As for Holden, it does look as though despite all the rumours, its factory in the suburbs of Adelaide will remain, but the cars it will be making from 2016 onwards will be quite different to what it manufactures today. The Commodore nameplate will survive but it won't be attached to a big, rear-wheel drive V6 and V8 sedan, ute and wagon range. As GM Holden's outgoing MD has repeated ad infinitum, the days of any local manufacturer making and selling 100,000 units of one model are never coming back. I didn't envy Mike Devereux betting on what product he will put into the Elizabeth plant in South Australia - it has to be one that will sell and be exported at the rate of 30,000+ units per annum. And how, given the historic wild movements, to predict where the dollar will be in three years' time? And then over a future 5-7 year product lifecycle?

The head of Toyota Australia recently predicted a record market for 2013, up by around 20,000 units on the 1,112,032 vehicles sold in 2012. But he also noted that 10 years ago, there were some 200 models on offer. Now, it's around 400. There aren't many other places in the rich world where that level of choice is available.

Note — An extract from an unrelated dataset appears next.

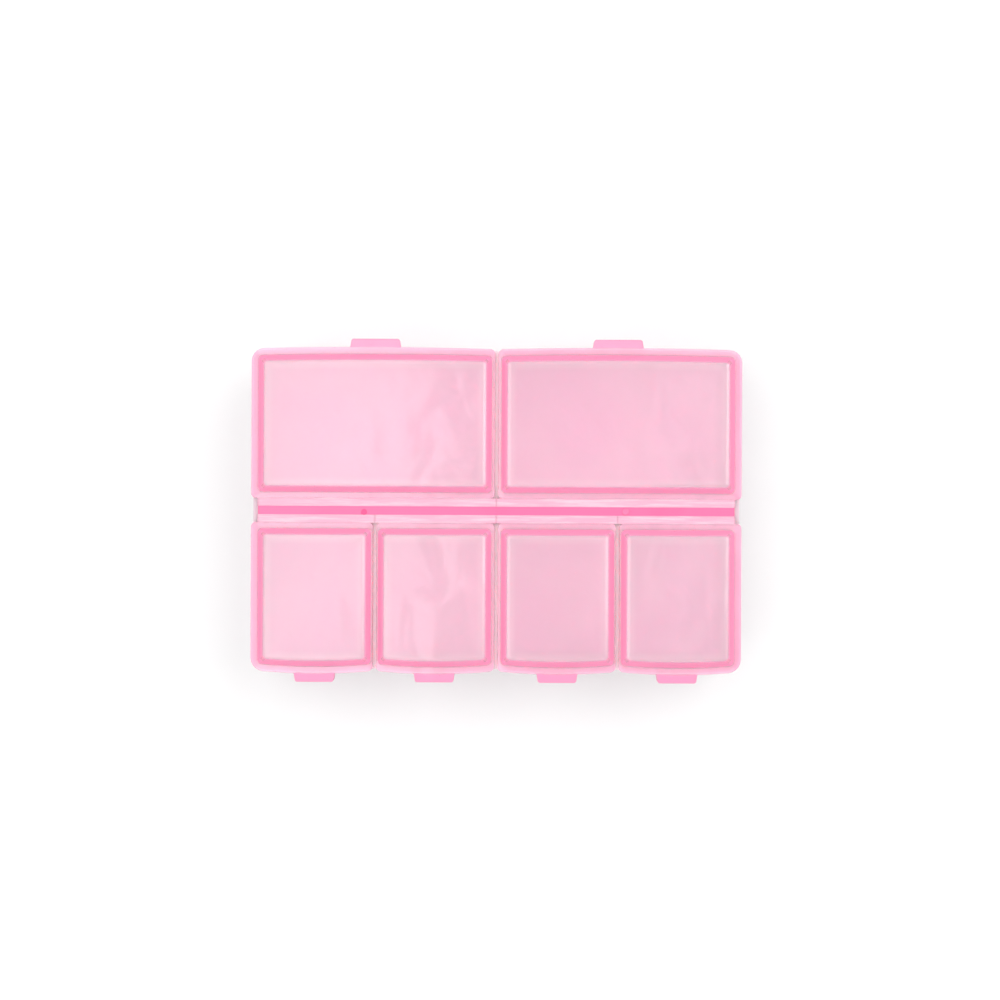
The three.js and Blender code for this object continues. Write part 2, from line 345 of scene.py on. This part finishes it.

While that's terrific news for consumers, it certainly does make things extremely tough for those execs charged with trying to plan for future manufacturing.

If you were running Toyota, would you build the next Camry in Altona? It seems an easy choice given the success of the current model. But this time around there will be major investments needed for new tooling. And what of the necessary spend should Ford decide that it can be persuaded to stay, or Holden attempting to match the cost of next-gen Cruze build against plants in Thailand, India, Korea and China? Sometimes things going on in far-off, medium-sized markets can be revealing for the future challenges that are only just within sight in some of the world's larger car manufacturing countries.